§ **What the task asks**
Below are the records; locate each line with the word "json" and copy it.

§ **Provided data**
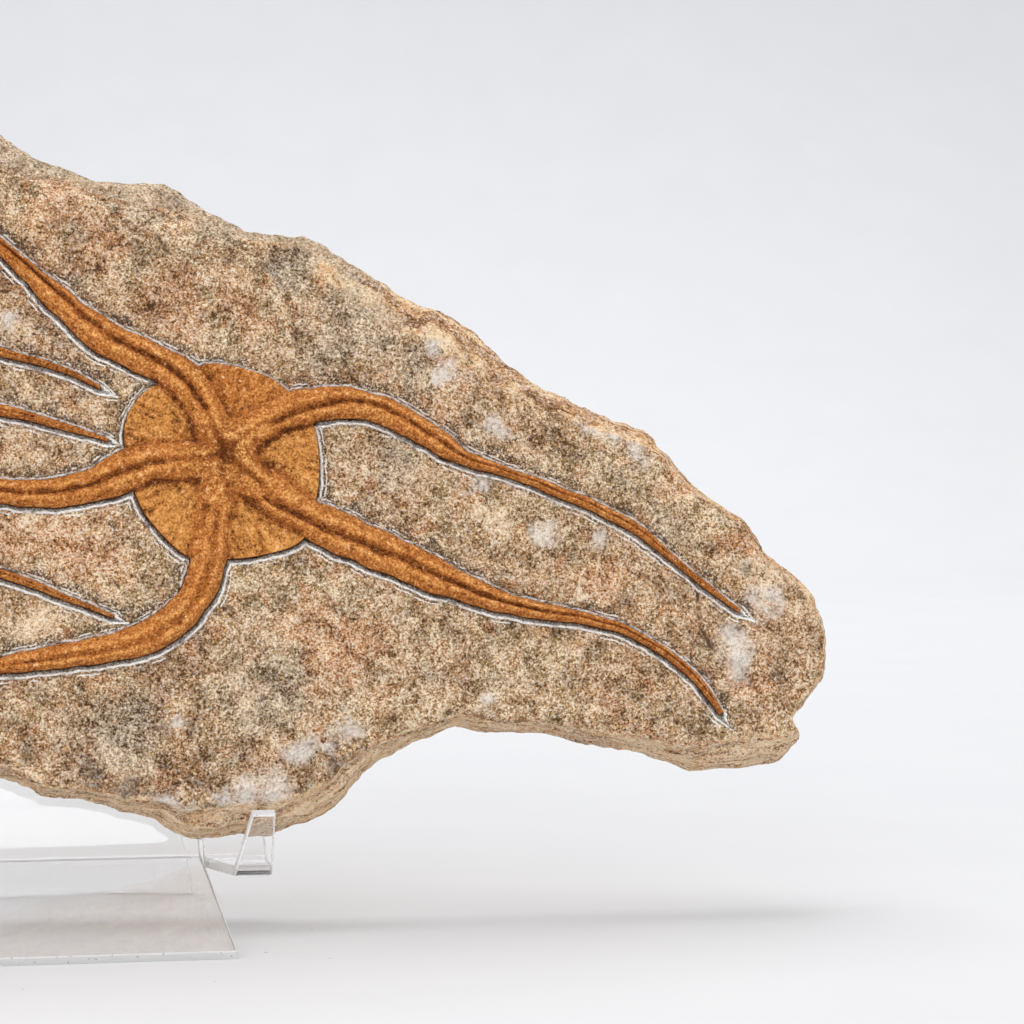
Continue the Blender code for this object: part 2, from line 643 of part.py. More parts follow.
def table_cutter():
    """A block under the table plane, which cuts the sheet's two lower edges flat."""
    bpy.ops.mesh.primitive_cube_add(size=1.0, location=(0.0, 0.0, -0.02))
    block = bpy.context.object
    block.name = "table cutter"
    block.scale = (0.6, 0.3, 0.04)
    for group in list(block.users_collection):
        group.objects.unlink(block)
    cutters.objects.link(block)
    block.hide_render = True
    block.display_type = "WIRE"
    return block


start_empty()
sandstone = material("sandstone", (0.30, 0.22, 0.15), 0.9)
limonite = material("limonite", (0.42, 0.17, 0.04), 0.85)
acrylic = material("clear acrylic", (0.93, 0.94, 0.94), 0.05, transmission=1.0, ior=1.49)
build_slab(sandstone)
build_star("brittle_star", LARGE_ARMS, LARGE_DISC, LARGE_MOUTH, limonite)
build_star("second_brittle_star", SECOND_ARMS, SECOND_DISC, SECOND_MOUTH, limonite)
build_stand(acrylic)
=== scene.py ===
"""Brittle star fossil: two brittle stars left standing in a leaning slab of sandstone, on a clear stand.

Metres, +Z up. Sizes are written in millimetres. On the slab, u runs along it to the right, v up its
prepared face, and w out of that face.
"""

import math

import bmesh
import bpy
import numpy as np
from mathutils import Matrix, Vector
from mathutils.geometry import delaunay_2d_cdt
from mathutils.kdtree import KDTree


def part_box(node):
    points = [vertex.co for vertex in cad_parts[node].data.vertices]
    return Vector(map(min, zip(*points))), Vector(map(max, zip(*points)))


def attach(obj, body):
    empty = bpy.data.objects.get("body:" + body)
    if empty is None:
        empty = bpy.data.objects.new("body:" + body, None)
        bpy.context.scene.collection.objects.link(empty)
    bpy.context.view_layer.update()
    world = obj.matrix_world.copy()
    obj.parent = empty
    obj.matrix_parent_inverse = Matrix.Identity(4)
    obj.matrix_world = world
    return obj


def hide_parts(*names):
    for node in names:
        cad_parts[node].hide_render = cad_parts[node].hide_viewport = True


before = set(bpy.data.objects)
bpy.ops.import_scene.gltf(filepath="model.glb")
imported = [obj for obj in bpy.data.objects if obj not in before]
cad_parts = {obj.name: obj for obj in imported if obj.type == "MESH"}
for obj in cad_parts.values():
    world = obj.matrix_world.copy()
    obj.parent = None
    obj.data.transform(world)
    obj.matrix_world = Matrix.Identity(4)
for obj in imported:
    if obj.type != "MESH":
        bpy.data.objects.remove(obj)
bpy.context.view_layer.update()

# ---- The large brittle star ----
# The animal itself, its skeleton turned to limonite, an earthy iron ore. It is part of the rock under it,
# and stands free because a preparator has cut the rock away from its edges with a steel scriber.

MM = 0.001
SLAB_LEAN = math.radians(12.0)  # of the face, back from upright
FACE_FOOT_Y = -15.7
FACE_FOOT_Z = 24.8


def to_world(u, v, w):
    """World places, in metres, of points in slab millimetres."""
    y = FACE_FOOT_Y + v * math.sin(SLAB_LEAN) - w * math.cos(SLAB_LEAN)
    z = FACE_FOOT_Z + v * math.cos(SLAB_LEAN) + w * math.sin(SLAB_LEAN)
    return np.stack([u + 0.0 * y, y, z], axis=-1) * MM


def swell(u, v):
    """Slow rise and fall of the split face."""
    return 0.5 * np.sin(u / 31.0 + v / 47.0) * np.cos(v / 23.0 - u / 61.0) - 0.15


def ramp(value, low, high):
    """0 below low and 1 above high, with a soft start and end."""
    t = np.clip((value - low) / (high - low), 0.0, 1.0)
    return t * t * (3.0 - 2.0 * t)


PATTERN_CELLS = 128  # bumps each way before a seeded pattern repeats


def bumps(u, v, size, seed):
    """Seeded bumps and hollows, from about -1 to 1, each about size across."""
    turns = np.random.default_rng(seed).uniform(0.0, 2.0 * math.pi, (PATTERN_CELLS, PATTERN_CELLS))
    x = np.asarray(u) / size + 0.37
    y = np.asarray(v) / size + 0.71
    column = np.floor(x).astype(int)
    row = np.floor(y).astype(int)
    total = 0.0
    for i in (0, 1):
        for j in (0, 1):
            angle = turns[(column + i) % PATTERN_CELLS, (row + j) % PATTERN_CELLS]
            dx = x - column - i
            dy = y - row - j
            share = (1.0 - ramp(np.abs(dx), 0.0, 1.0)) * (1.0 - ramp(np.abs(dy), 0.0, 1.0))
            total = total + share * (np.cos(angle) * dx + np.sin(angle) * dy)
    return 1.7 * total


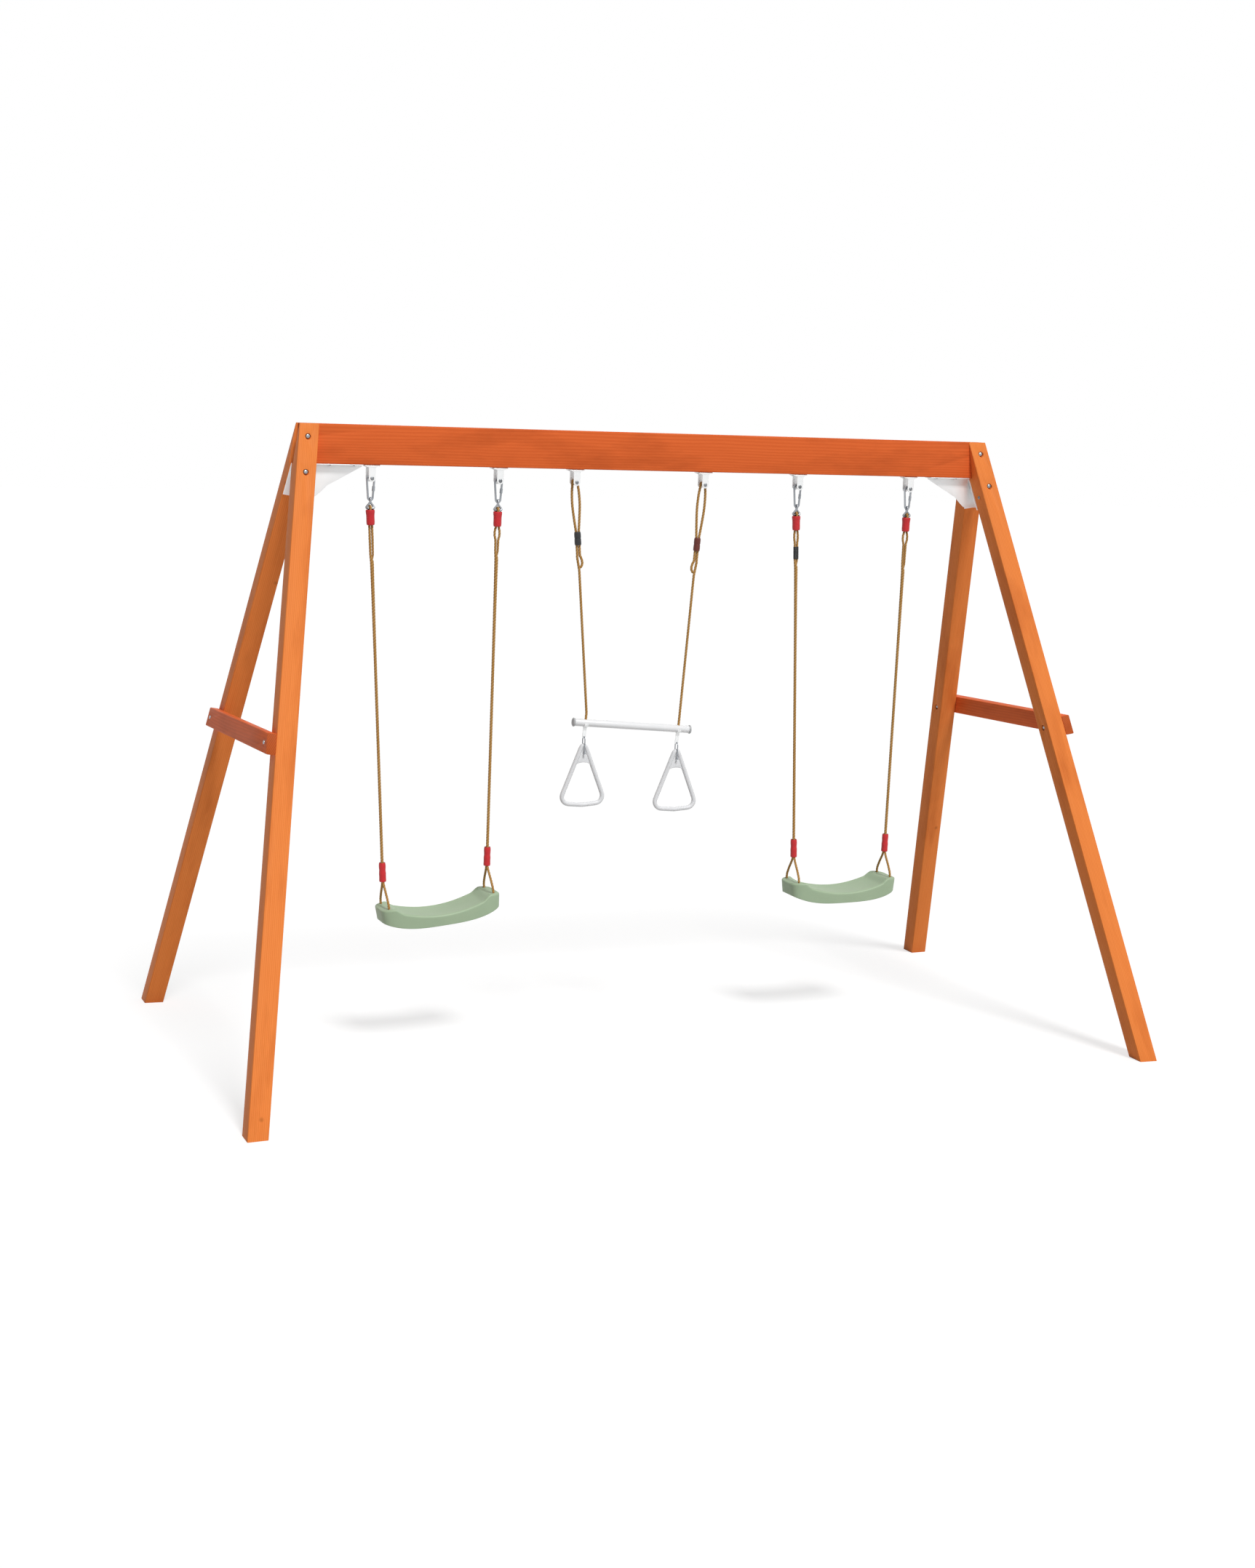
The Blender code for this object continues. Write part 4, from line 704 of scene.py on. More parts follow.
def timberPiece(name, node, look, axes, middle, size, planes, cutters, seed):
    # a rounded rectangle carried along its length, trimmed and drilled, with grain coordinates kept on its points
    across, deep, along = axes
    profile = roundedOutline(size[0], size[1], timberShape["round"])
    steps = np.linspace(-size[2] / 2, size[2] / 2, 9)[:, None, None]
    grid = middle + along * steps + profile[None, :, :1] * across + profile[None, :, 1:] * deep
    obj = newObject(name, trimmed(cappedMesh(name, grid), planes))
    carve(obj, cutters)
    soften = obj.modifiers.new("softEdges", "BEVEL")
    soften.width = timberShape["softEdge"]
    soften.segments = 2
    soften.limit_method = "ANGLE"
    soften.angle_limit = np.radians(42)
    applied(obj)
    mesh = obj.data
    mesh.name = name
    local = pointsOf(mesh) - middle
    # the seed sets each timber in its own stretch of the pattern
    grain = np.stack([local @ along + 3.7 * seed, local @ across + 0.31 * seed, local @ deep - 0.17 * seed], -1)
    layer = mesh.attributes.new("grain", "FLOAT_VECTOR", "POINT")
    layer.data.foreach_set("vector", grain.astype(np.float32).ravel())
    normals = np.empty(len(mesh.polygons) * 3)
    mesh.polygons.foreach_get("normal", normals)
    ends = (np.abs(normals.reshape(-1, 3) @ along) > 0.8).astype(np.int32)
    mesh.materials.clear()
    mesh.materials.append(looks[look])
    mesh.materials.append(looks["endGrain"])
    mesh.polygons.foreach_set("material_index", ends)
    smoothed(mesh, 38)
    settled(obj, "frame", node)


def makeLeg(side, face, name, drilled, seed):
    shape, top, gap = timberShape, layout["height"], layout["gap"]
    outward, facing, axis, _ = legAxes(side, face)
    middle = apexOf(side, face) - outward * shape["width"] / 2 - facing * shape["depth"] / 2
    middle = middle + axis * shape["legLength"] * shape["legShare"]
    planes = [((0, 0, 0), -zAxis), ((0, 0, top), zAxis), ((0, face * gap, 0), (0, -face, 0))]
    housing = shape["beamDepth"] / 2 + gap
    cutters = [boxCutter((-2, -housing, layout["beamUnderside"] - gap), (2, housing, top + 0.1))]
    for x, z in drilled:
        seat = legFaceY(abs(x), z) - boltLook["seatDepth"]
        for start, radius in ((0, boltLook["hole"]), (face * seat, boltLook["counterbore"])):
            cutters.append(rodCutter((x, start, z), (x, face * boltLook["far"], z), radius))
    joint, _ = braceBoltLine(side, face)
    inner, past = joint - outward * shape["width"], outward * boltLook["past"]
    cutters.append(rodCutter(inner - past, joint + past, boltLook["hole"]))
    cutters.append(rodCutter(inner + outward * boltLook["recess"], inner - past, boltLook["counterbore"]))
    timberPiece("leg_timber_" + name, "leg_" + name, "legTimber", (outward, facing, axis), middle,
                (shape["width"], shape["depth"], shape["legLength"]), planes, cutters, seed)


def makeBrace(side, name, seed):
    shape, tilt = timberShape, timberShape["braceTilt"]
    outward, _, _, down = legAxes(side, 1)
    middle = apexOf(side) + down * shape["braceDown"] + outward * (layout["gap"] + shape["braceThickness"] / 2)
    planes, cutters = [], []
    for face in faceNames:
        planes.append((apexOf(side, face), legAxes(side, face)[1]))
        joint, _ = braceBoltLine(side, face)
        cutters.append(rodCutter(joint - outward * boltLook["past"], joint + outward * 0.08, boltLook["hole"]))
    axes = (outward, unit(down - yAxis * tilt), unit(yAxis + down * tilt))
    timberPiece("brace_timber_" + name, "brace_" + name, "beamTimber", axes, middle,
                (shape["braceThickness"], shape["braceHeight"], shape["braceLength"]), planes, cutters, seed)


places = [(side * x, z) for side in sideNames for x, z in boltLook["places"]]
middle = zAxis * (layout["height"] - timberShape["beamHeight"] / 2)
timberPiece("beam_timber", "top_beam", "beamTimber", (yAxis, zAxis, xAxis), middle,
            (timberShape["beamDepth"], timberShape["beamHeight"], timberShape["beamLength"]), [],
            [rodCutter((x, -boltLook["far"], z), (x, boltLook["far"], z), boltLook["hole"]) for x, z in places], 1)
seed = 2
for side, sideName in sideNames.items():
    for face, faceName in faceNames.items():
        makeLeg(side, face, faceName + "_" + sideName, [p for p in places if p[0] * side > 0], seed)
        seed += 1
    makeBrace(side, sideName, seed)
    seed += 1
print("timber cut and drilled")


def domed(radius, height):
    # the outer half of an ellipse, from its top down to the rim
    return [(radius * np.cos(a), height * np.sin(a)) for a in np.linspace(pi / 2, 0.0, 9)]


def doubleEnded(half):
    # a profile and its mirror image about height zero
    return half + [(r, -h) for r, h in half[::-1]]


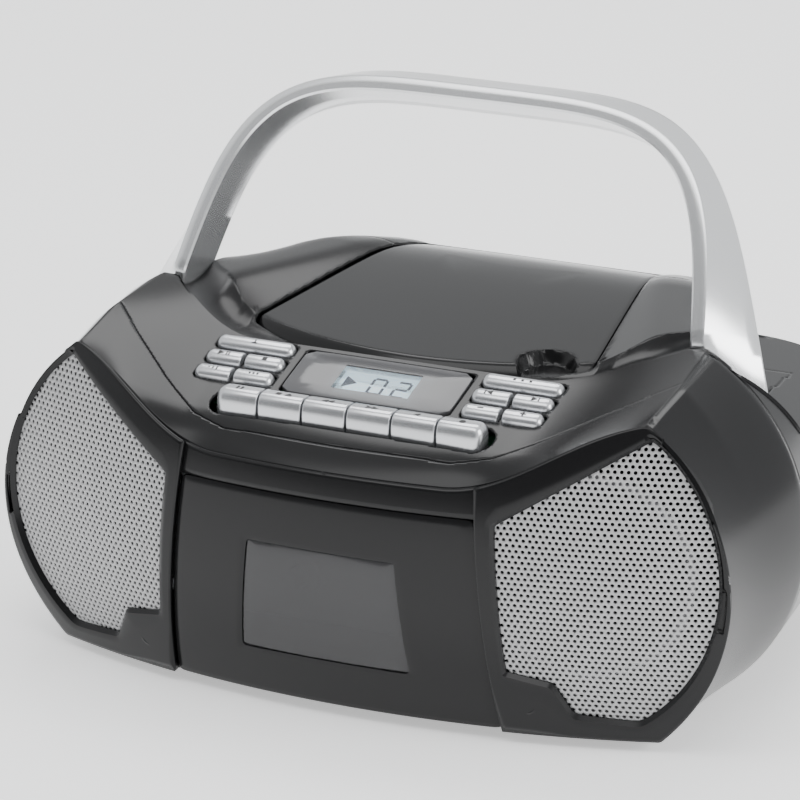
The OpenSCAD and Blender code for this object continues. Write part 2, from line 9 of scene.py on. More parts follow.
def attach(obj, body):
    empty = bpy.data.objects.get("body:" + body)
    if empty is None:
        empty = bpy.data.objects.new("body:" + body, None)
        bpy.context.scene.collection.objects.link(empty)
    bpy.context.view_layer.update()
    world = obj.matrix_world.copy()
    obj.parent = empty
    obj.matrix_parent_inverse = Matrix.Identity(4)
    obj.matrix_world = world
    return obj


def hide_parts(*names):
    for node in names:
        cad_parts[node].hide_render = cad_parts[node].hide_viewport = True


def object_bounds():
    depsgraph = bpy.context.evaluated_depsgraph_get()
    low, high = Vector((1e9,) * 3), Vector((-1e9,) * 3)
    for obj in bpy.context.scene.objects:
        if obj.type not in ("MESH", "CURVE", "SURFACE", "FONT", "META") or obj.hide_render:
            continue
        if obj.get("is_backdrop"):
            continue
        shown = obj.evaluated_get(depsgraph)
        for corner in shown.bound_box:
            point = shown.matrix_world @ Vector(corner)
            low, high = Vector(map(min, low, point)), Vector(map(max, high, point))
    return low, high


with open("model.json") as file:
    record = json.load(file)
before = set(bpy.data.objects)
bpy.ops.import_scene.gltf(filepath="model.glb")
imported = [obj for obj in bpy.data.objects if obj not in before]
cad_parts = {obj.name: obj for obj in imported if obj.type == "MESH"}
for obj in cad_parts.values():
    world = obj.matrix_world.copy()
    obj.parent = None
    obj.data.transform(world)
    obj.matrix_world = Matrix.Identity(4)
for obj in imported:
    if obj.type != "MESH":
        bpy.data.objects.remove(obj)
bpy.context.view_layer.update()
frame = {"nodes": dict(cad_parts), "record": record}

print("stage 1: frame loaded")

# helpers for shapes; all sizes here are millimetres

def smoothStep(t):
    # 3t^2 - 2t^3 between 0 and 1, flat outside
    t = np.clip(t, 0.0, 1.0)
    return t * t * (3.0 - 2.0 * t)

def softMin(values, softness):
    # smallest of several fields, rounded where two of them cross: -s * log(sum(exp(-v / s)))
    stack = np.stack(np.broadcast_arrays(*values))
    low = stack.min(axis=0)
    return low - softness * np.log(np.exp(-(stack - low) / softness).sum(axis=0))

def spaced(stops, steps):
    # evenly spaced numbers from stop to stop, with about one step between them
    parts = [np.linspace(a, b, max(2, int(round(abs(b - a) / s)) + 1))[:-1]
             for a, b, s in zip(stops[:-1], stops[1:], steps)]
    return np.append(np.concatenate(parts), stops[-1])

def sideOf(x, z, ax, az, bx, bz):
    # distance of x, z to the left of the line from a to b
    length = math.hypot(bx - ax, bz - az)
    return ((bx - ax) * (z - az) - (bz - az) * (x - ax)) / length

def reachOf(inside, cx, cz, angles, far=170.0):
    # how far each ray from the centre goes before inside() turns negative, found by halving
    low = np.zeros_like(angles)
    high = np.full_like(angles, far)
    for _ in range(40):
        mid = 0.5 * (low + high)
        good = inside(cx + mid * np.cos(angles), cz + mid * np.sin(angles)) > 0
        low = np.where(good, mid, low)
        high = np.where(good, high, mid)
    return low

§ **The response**
with open("model.json") as file:
    record = json.load(file)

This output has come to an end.